As that part of the first cause of action setting up the costs in question stated a cause of action as to both defendants, it was not error to overrule the demurrer to the first count.

*390The second count sets up large expenditures for taking depositions and employing engineers for remeasuring 'the work' and in defending other éauses in district and federal courts, all growing out of the default and opposition of the contractor. No reason is apparent why these claims should not, if proved, be recovered.
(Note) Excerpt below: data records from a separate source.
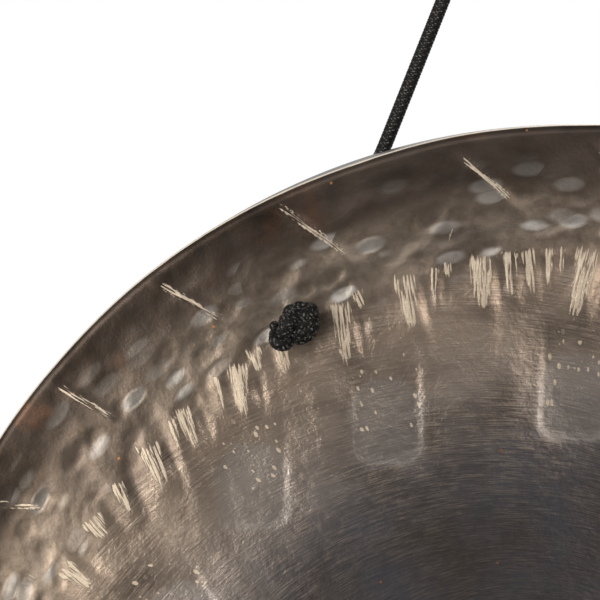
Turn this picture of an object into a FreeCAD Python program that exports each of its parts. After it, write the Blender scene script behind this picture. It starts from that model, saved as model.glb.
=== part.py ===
import FreeCAD, Part
import math
import os

# Tam-tam gong of hammered bronze, hanging by one cord from a hook.
# Millimetres. +Z is up and the struck face looks towards -Y.
# The origin is the inside top of the cord's loop, where a hook carries it.

os.makedirs("parts", exist_ok=True)
V = FreeCAD.Vector

# Gong: one sheet, slightly domed, with a shoulder ring and a rim turned back
GONG_RADIUS = 300.0
SHEET = 1.5
FLAT_RADIUS = 90.0
DOME_RISE = 5.0
DOME_BLEND = 2500.0
SHOULDER_RADIUS = 234.0
SHOULDER_BLEND = 70.0
BAND_DROP = 9.0
CORNER_BLEND = 6.5
RIM_DEPTH = 50.0
RIM_LEAN_IN = 4.0

# Two holes near the top of the face, for the cord
HOLE_X = 121.0
HOLE_Z = 216.8
HOLE_DIAMETER = 8.0

# Cord: one length of round braided cord, from knot to knot over the hook
CORD_RADIUS = 3.2
HOOK_RADIUS = 5.0
LEG_ANGLE = 21.8
EDGE_X = 84.9
EDGE_GAP = 0.95
EDGE_SINK = 1.5
MOVING_GAP = 0.4
TIE_STANDOFF = 4.5
TIE_BEND = 6.5

# Knots in front of the face: a round stopper and a smaller tail knot beside it
STOPPER_SIZE = (17.6, 16.0, 20.0)
TAIL_SIZE = (10.0, 10.0, 12.5)
TAIL_OFFSET = (-8.6, -0.5, -5.4)
KNOT_GAP = 0.2


def unit(a):
    """Return a vector's direction."""
    return V(a.x / a.Length, a.y / a.Length, a.z / a.Length)


def rounded_path(points, radii):
    """Join points with straight runs, and round each inner point with a tangent arc."""
    edges = []
    start = points[0]
    for i in range(1, len(points) - 1):
        corner = points[i]
        back = unit(points[i - 1] - corner)
        ahead = unit(points[i + 1] - corner)
        half_turn = (math.pi - back.getAngle(ahead)) / 2
        reach = radii[i - 1] * math.tan(half_turn)
        bisector = unit(back + ahead)
        enter = corner + back * reach
        leave = corner + ahead * reach
        centre = corner + bisector * (radii[i - 1] / math.cos(half_turn))
        middle = centre - bisector * radii[i - 1]
        edges.append(Part.LineSegment(start, enter).toShape())
        edges.append(Part.Arc(enter, middle, leave).toShape())
        start = leave
    edges.append(Part.LineSegment(start, points[-1]).toShape())
    return edges


def cord_along(edges):
    """Sweep the cord's round section along a path."""
    path = Part.Wire(edges)
    first = edges[0]
    begin = first.valueAt(first.FirstParameter)
    heading = first.tangentAt(first.FirstParameter)
    section = Part.Wire(Part.makeCircle(CORD_RADIUS, begin, heading))
    return path.makePipeShell([section], True, False)


def shifted_profile(points, distance):
    """Move a chain of (radius, depth) points sideways, towards the hidden side."""
    lines = []
    for a, b in zip(points[:-1], points[1:]):
        along = unit(b - a)
        side = V(-along.y, along.x, 0) * distance
        lines.append((a + side, along))
    shifted = [lines[0][0]]
    for (p, u), (q, v) in zip(lines[:-1], lines[1:]):
        cross = u.x * v.y - u.y * v.x
        step = ((q.x - p.x) * v.y - (q.y - p.y) * v.x) / cross
        shifted.append(p + u * step)
    last = points[-1] - points[-2]
    shifted.append(points[-1] + V(-last.y, last.x, 0) * (distance / last.Length))
    return shifted


def ellipsoid(size, centre):
    """Return a solid ellipsoid with the given widths along X, Y and Z."""
    stretch = FreeCAD.Matrix()
    stretch.scale(size[0] / 2, size[1] / 2, size[2] / 2)
    ball = Part.makeSphere(1.0).transformGeometry(stretch)
    ball.translate(centre)
    return ball


# Profile of the struck side, as (radius, depth behind the shoulder ring)
struck_side = [
    V(0, -DOME_RISE, 0),
    V(FLAT_RADIUS, -DOME_RISE, 0),
    V(SHOULDER_RADIUS, 0, 0),
    V(GONG_RADIUS, BAND_DROP, 0),
    V(GONG_RADIUS - RIM_LEAN_IN, RIM_DEPTH, 0),
]
blends = [DOME_BLEND, SHOULDER_BLEND, CORNER_BLEND]
hidden_side = shifted_profile(struck_side, SHEET)
hidden_side[0] = V(0, SHEET - DOME_RISE, 0)
outline = rounded_path(struck_side, blends)
outline.append(Part.LineSegment(struck_side[-1], hidden_side[-1]).toShape())
outline += rounded_path(hidden_side, [blend - SHEET for blend in blends])
outline.append(Part.LineSegment(hidden_side[0], struck_side[0]).toShape())
profile = Part.Face(Part.Wire(Part.__sortEdges__(outline)))
gong = profile.revolve(V(0, 0, 0), V(0, 1, 0), 360)

# The two holes go straight through the outer band
hole_distance = math.hypot(HOLE_X, HOLE_Z)
band_slope = BAND_DROP / (GONG_RADIUS - SHOULDER_RADIUS)
hole_front = (hole_distance - SHOULDER_RADIUS) * band_slope
for side in (-1, 1):
    drill = Part.makeCylinder(
        HOLE_DIAMETER / 2, 40, V(side * HOLE_X, hole_front - 20, HOLE_Z), V(0, 1, 0))
    gong = gong.cut(drill).Solids[0]

# Where the cord bends over the rear edge of the rim, and how the gong leans:
# the bend hangs straight above the gong's centre of mass
edge_circle = GONG_RADIUS - RIM_LEAN_IN - SHEET / 2
bend_height = math.sqrt(edge_circle ** 2 - EDGE_X ** 2) - EDGE_SINK
bend_depth = RIM_DEPTH + CORD_RADIUS + EDGE_GAP
mass_centre = gong.CenterOfMass
lean = math.degrees(math.atan((bend_depth - mass_centre.y) / (bend_height - mass_centre.z)))

# The cord's two legs leave the hook side by side and spread evenly
angle = math.radians(LEG_ANGLE)
loop_radius = HOOK_RADIUS + CORD_RADIUS
leg_heading = V(-math.sin(angle), 0, -math.cos(angle))
loop_end = V(-loop_radius * math.cos(angle), 0, loop_radius * math.sin(angle) - HOOK_RADIUS)
leg_top = loop_end + leg_heading * (CORD_RADIUS + MOVING_GAP)
leg_length = (EDGE_X + leg_top.x) / math.sin(angle)
leg_foot = leg_top + leg_heading * leg_length

# Gong and knots are built upright about the gong's centre, then put in place
placing = FreeCAD.Placement(V(0, 0, 0), FreeCAD.Rotation(V(1, 0, 0), lean))
turned_bend = placing.multVec(V(0, bend_depth, bend_height))
placing.Base = V(0, -turned_bend.y, leg_foot.z - turned_bend.z)


def put_in_place(shape):
    """Lean the shape with the hanging gong and move it under the hook."""
    placed = shape.copy()
    placed.Placement = placing.multiply(shape.Placement)
    return placed


def mirrored(shape):
    """Return the shape on the other side of the gong."""
    return shape.mirror(V(0, 0, 0), V(1, 0, 0))


# Loop over the hook
loop_top = V(0, 0, CORD_RADIUS)
loop_arc = Part.Arc(loop_end, loop_top, V(-loop_end.x, 0, loop_end.z)).toShape()
cord_bight = cord_along([loop_arc])

# Straight leg with round ends, which turn in place at the hook and at the rim
cord_leg = Part.makeCylinder(CORD_RADIUS, leg_length, leg_top, leg_heading)
for end in (leg_top, leg_foot):
    cord_leg = cord_leg.fuse(Part.makeSphere(CORD_RADIUS, end))
cord_leg = cord_leg.removeSplitter()

# Tie behind the face, from the rim's rear edge to the hole
hole_back = hole_front + SHEET
bend = V(-EDGE_X, bend_depth, bend_height)
turn_in = V(-HOLE_X, hole_back + TIE_STANDOFF, HOLE_Z)
tie_heading = unit(turn_in - bend)
tie_start = bend + tie_heading * (CORD_RADIUS + MOVING_GAP)
tie_end = V(-HOLE_X, hole_back + 0.5, HOLE_Z)
cord_tie = cord_along(rounded_path([tie_start, turn_in, tie_end], [TIE_BEND]))

# Stopper knot: a ball of wound cord against the face, with its neck in the hole
knot_centre = V(-HOLE_X, hole_front - STOPPER_SIZE[1] / 2 + 1.2, HOLE_Z)
ball = ellipsoid(STOPPER_SIZE, knot_centre)
slope_rise = STOPPER_SIZE[2] / 2 * band_slope
seat = hole_front - slope_rise - KNOT_GAP
ball = ball.common(Part.makeBox(60, 60, 60, V(-HOLE_X - 30, seat - 60, HOLE_Z - 30)))
neck = Part.makeCylinder(CORD_RADIUS, tie_end.y - knot_centre.y, knot_centre, V(0, 1, 0))
stopper_knot = ball.fuse(neck).removeSplitter()

# Tail knot: the cord's end, knotted again beside the stopper
tail_centre = knot_centre + V(*TAIL_OFFSET)
tail_knot = ellipsoid(TAIL_SIZE, tail_centre)
cleared_ball = ellipsoid([width + 0.3 for width in STOPPER_SIZE], knot_centre)
tail_knot = tail_knot.cut(cleared_ball)

nodes = {
    "gong": put_in_place(gong),
    "cord_bight": cord_bight,
    "cord_leg_left": cord_leg,
    "cord_leg_right": mirrored(cord_leg),
}
for name, shape in (("cord_tie", cord_tie), ("stopper_knot", stopper_knot), ("tail_knot", tail_knot)):
    nodes[name + "_left"] = put_in_place(shape)
    nodes[name + "_right"] = put_in_place(mirrored(shape))

for name, shape in nodes.items():
    shape.exportStep("parts/" + name + ".step")
    box = shape.optimalBoundingBox()
    print(name, shape.isValid(), len(shape.Solids), "volume %.0f" % shape.Volume,
          "x %.1f..%.1f y %.1f..%.1f z %.1f..%.1f" % (
              box.XMin, box.XMax, box.YMin, box.YMax, box.ZMin, box.ZMax))

leg_run = (leg_foot - leg_top).Length
tie_run = (turn_in - bend).Length
total = 2 * (leg_run + tie_run + 2 * (CORD_RADIUS + MOVING_GAP)) + loop_arc.Length
print("lean %.2f degrees" % lean, "cord from hole to hole %.0f mm" % total)
print("swing axis z %.3f" % leg_top.z, "tilt axis z %.3f" % leg_foot.z)
print("gong centre", placing.Base, "mass centre", placing.multVec(mass_centre))
print("radii: loop", loop_radius, "hole", TIE_BEND)
for name in ("cord_bight", "cord_leg_left", "cord_tie_left"):
    print(name, "volume / section = %.1f mm" % (nodes[name].Volume / (math.pi * CORD_RADIUS ** 2)))
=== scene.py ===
import bpy
import math
import numpy as np
from mathutils import Matrix, Vector


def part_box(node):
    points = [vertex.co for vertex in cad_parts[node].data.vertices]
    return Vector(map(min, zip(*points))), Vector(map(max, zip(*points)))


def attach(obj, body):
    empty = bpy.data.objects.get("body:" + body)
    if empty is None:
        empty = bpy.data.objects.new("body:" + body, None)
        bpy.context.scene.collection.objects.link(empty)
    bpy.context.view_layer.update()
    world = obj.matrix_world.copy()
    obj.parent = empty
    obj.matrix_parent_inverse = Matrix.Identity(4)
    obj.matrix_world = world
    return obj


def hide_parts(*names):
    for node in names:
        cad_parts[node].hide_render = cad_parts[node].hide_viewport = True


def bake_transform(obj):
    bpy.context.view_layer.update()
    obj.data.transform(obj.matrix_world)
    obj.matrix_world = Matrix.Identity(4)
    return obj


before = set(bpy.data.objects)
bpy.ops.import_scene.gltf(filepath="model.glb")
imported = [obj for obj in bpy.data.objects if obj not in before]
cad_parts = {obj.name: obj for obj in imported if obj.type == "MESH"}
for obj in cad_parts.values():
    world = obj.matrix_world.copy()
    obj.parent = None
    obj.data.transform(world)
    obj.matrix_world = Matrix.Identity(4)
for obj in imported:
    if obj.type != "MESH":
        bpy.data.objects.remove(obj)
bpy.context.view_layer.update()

MM = 0.001

# Studio: a pale floor a metre under the hanging gong and a white backdrop behind it. A large
# softbox on the left and smaller ones on the right and above are what the bronze reflects. The
# camera stands level, in front of the upper left of the face.


def linear(hex_colour):
    """Turn an sRGB hex colour into linear red, green, blue, alpha."""
    parts = [int(hex_colour[i:i + 2], 16) / 255 for i in (1, 3, 5)]
    return [p / 12.92 if p <= 0.04045 else ((p + 0.055) / 1.055) ** 2.4 for p in parts] + [1.0]


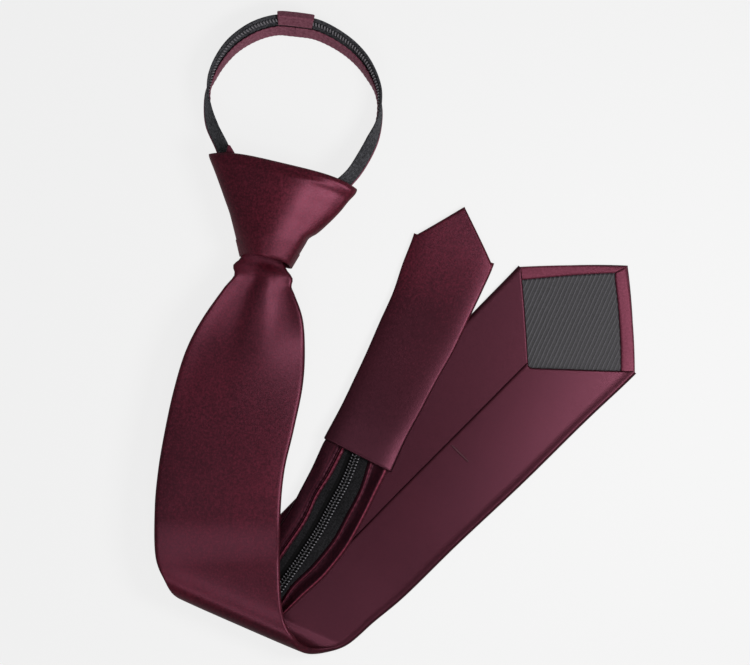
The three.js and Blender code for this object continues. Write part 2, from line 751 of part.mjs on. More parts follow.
// Slider, hidden in the knot, as one plain piece.
const sliderShape = new THREE.Shape();
const sliderNose = 0.3;
sliderShape.moveTo(-sliderWidth / 2, sliderLength / 2);
sliderShape.lineTo(-sliderWidth * sliderNose, -sliderLength / 2);
sliderShape.lineTo(sliderWidth * sliderNose, -sliderLength / 2);
sliderShape.lineTo(sliderWidth / 2, sliderLength / 2);
const sliderSolid = new THREE.ExtrudeGeometry(sliderShape, { depth: sliderHeight, bevelEnabled: false });
sliderSolid.translate(0, 0, sliderRise - sliderHeight / 2);
sliderSolid.rotateZ(knotTurn);
const sliderAt = shareMap(-0.2704, 0.1665, 0);
addPart("slider", sliderSolid.translate(sliderAt.x, sliderAt.y, 0), sliderBlack, 0.4, 0.6);

// The middle of the tie's outline stands over the origin.
group.position.set(-originX, -originY, 0);

export default group;
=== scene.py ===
import bmesh
import bpy
import mathutils
import numpy as np
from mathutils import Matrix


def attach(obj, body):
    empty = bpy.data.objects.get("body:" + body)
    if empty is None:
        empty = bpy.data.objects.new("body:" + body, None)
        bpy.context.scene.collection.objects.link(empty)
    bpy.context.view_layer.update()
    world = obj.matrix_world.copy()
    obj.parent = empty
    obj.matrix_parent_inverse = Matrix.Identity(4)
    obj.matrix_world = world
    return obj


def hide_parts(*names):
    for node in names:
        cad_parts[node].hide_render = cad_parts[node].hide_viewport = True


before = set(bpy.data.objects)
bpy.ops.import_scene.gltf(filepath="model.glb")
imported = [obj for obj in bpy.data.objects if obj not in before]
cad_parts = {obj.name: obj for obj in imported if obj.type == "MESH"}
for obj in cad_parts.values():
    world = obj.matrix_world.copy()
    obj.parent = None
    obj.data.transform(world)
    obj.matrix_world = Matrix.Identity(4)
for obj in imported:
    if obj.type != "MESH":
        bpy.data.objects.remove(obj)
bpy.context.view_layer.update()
scene = bpy.context.scene
scene.view_settings.view_transform = "Standard"
mm = 0.001
uvStep = 0.01  # one unit of a cloth's uv map is 100 mm

# the tie's plan and the height of its lower fold in mm; the shift centres it over the origin
tie = {"width": 240, "length": 326, "shift": (-0.2, -4.1), "roll": 22.8}


# a place in mm, from shares of the plan and a height in mm
def plan(x, y, z=0):
    return [x * tie["width"] + tie["shift"][0], y * tie["length"] + tie["shift"][1], z]


# 0 to 1 with soft ends, as the value goes from low to high
def smooth(low, high, value):
    t = np.clip((value - low) / (high - low), 0, 1)
    return t * t * (3 - 2 * t)


def unit(v):
    return v / np.maximum(np.linalg.norm(v, axis=-1, keepdims=True), 1e-12)


def mix(a, b, t):
    return a + (b - a) * t


# two grids side by side, as a uv map in mm
def pair(across, along):
    return np.stack(np.broadcast_arrays(across, along), -1)


# the same values as arrays of one common shape
def level(*values):
    return np.broadcast_arrays(*(np.asarray(v, float) for v in values))


# smooth value at places between the numbers of a table
def through(xs, ys, at):
    xs, ys = np.asarray(xs, float), np.asarray(ys, float)
    slope = np.gradient(ys, xs)
    k = np.clip(np.searchsorted(xs, at) - 1, 0, len(xs) - 2)
    span = xs[k + 1] - xs[k]
    t = np.clip((at - xs[k]) / span, 0, 1)
    return ((1 + 2 * t) * (1 - t) ** 2 * ys[k] + t * (1 - t) ** 2 * span * slope[k]
            + t * t * (3 - 2 * t) * ys[k + 1] + t * t * (t - 1) * span * slope[k + 1])


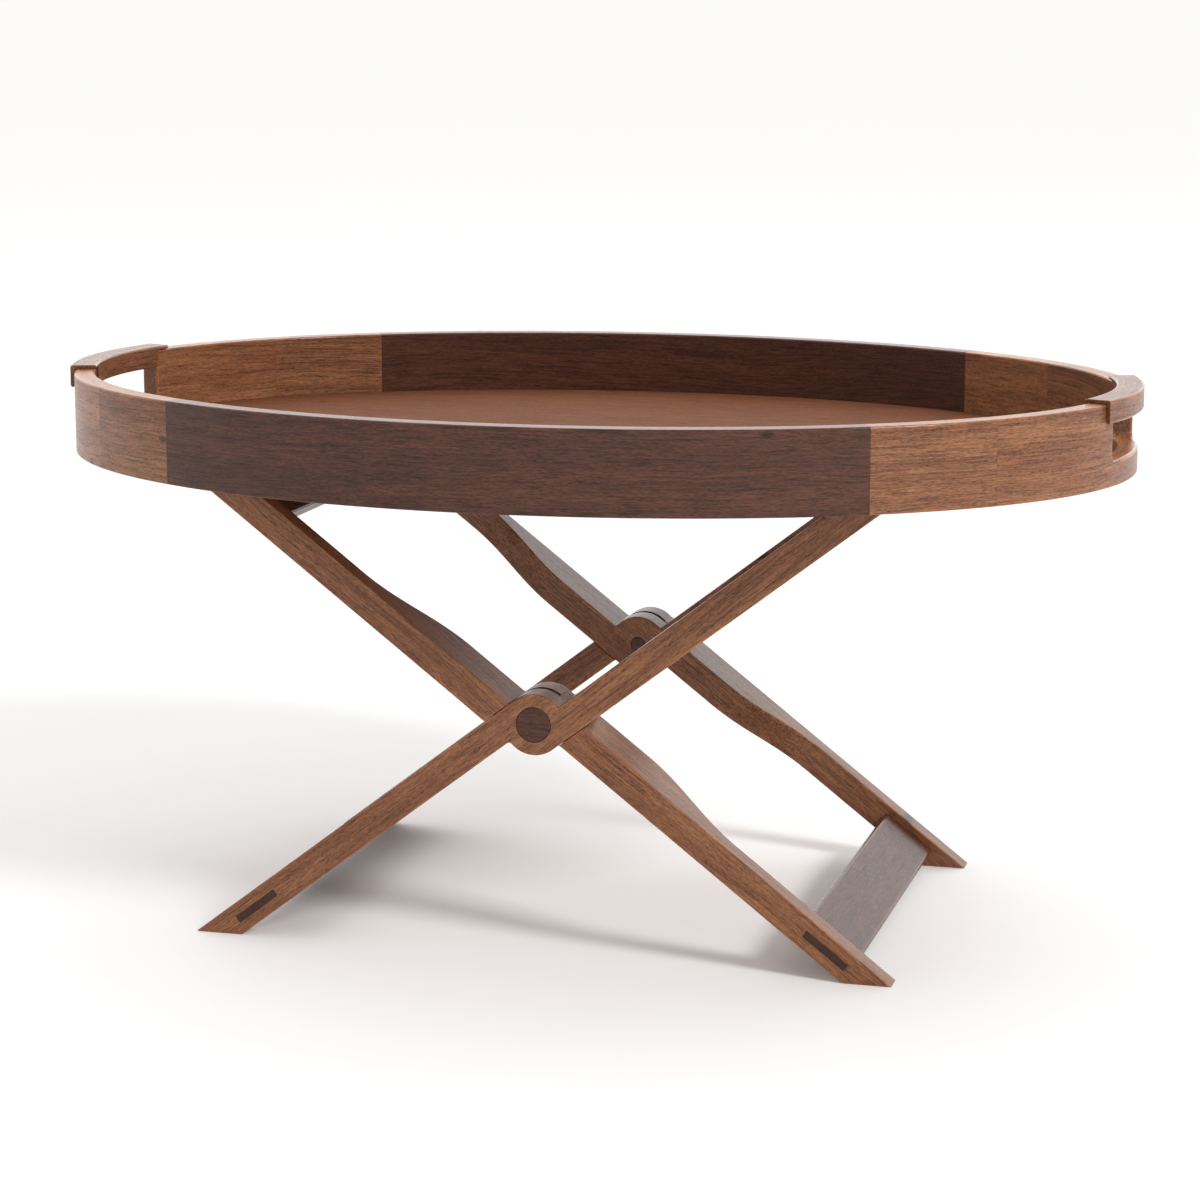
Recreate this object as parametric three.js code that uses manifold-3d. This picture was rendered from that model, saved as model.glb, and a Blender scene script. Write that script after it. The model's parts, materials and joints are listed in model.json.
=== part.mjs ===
// Folding tray table: an oval walnut tray that lifts off a scissor-folding leg frame.
// Millimetres, +Z up. The origin is on the floor, at the centre of the footprint, and
// +X runs along the tray from handle to handle.
import * as THREE from 'three';
import { mergeVertices } from 'three/addons/utils/BufferGeometryUtils.js';
import Module from 'manifold-3d';

const wasm = await Module();
wasm.setup();

// ---- Driving dimensions ----------------------------------------------------------------
const RIM_HALF_LENGTH = 450;
const RIM_HALF_WIDTH = 326;
const RIM_TOP = 452;
const RIM_BOTTOM = 385.5;
const RIM_THICKNESS = 17;
const REBATE_WIDTH = 6;
const DARK_JOINT_X = 281;
const END_JOINT_X = 366;

const FLOOR_TOP = 398.5;
const FLOOR_BOTTOM = 387.3;

const SLOT_HALF_LENGTH = 70;
const SLOT_BOTTOM = 406;
const SLOT_CORNER = 6;
const GRIP_HALF_LENGTH = 84;
const GRIP_BOTTOM = 437;
const GRIP_TOP = 455.5;
const GRIP_OUTER_LAP = 3.7;
const GRIP_INNER_LAP = 1.5;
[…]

All items set up in the second count which did not accrue more than five years before this action was begun are properly pleaded, and the order overruling the demurrer to.the second cause of action is affirmed.

As the first count, aside from the Ritchie judgment, states a cause of action against both defendants, the fifth amended petition is not demurrable for misjoinder of causes.

The rulings of the trial court are affirmed, and the cause remanded for further proceedings.

Johnston, C. J., and Marshall, J., dissent as to the fourth proposition of the syllabus and corresponding part of the opinion.